Source material →
───

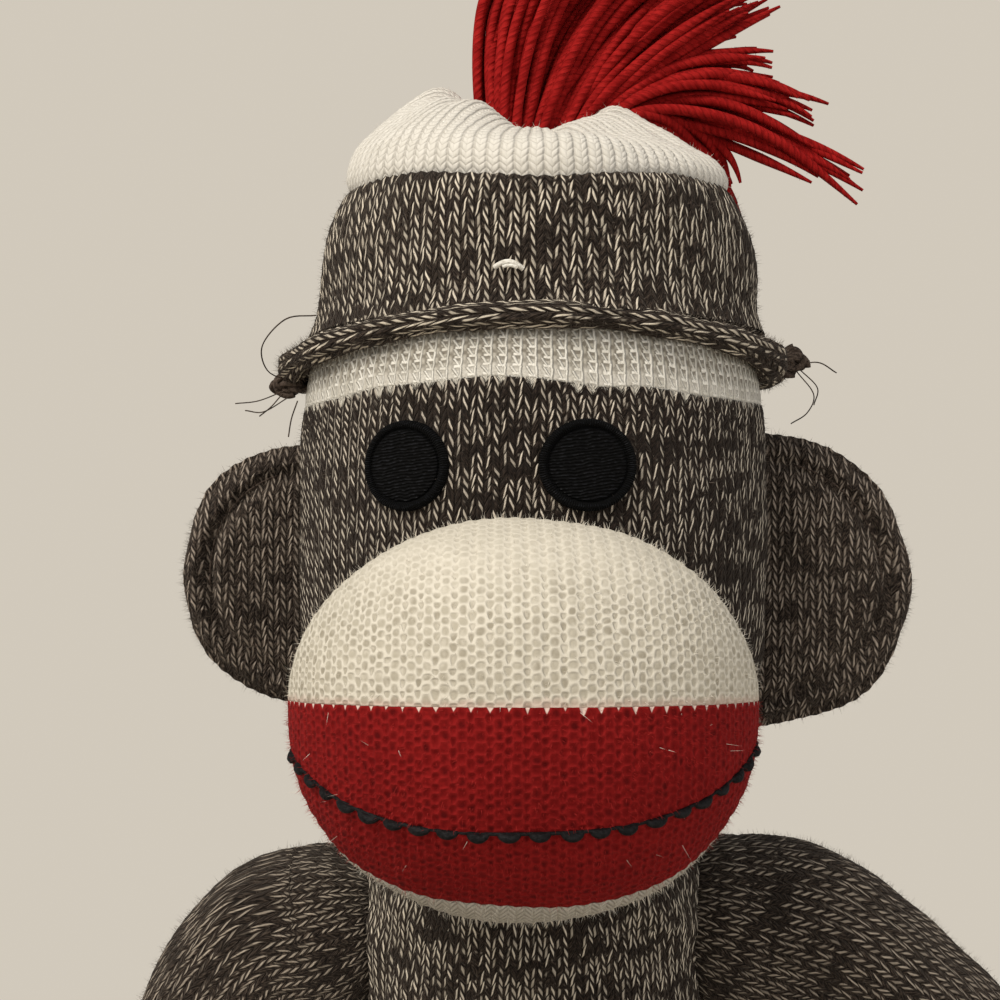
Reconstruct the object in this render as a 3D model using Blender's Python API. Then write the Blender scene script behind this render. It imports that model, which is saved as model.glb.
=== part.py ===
# Sock monkey doll, seated: knitted covers, their stuffing, face, ears, knitted hat and tassel.
# Metres, +Z up. The doll faces -Y, its own left is +X, and the origin is the middle of its flat seat.
import math

import bmesh
import bpy
from mathutils import Matrix, Vector

# Cloth and fits
GAP = 0.0003
SOCKET_GAP = 0.0006
KNIT_WALL = 0.0016
CUT_OVERRUN = 0.012
WELD = 0.0000005
STUFFING_INSET = KNIT_WALL + GAP

# Body
BODY_HALF_WIDTH = 0.0400
BODY_HEIGHT = 0.1590
BODY_DEPTH_SHARE = 0.86
SEAT_CUT = 0.0005
NECK_HOLE_RADIUS = 0.006
BODY_SIDES = 22
BODY_RINGS = 14
# Half width against height, as shares of the widest half width and of the height
BODY_OUTLINE_SHARES = (
    (0.00, 0.000),
    (0.42, 0.001),
    (0.68, 0.008),
    (0.84, 0.040),
    (0.95, 0.110),
    (1.00, 0.230),
    (1.00, 0.380),
    (0.965, 0.520),
    (0.920, 0.660),
    (0.895, 0.780),
    (0.875, 0.860),
    (0.820, 0.920),
    (0.700, 0.960),
    (0.520, 0.985),
    (0.280, 0.997),
    (0.00, 1.000),
)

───

What you should do →
Each line of the material above needs to be quoted exactly, please.

Solved problem →
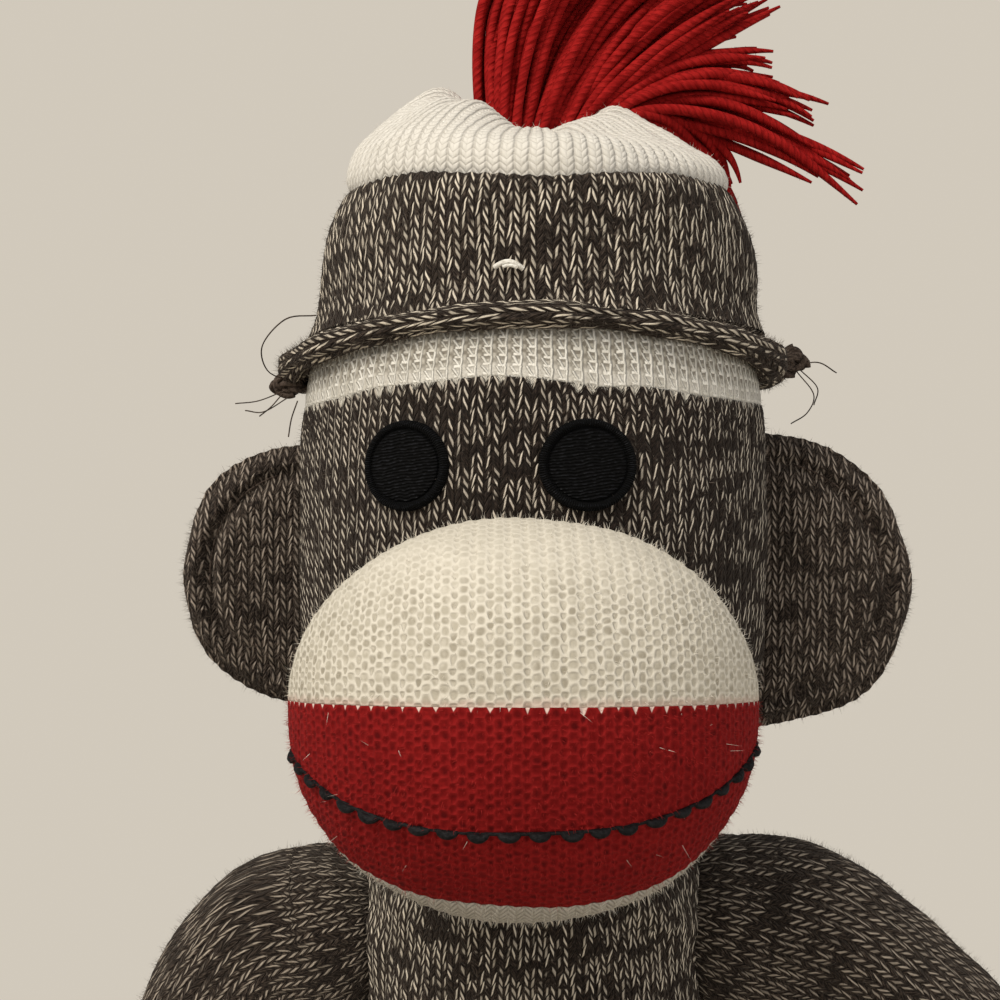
Reconstruct the object in this render as a 3D model using Blender's Python API. Then write the Blender scene script behind this render. It imports that model, which is saved as model.glb.
=== part.py ===
# Sock monkey doll, seated: knitted covers, their stuffing, face, ears, knitted hat and tassel.
# Metres, +Z up. The doll faces -Y, its own left is +X, and the origin is the middle of its flat seat.
import math

import bmesh
import bpy
from mathutils import Matrix, Vector

# Cloth and fits
GAP = 0.0003
SOCKET_GAP = 0.0006
KNIT_WALL = 0.0016
CUT_OVERRUN = 0.012
WELD = 0.0000005
STUFFING_INSET = KNIT_WALL + GAP

# Body
BODY_HALF_WIDTH = 0.0400
BODY_HEIGHT = 0.1590
BODY_DEPTH_SHARE = 0.86
SEAT_CUT = 0.0005
NECK_HOLE_RADIUS = 0.006
BODY_SIDES = 22
BODY_RINGS = 14
# Half width against height, as shares of the widest half width and of the height
BODY_OUTLINE_SHARES = (
    (0.00, 0.000),
    (0.42, 0.001),
    (0.68, 0.008),
    (0.84, 0.040),
    (0.95, 0.110),
    (1.00, 0.230),
    (1.00, 0.380),
    (0.965, 0.520),
    (0.920, 0.660),
    (0.895, 0.780),
    (0.875, 0.860),
    (0.820, 0.920),
    (0.700, 0.960),
    (0.520, 0.985),
    (0.280, 0.997),
    (0.00, 1.000),
)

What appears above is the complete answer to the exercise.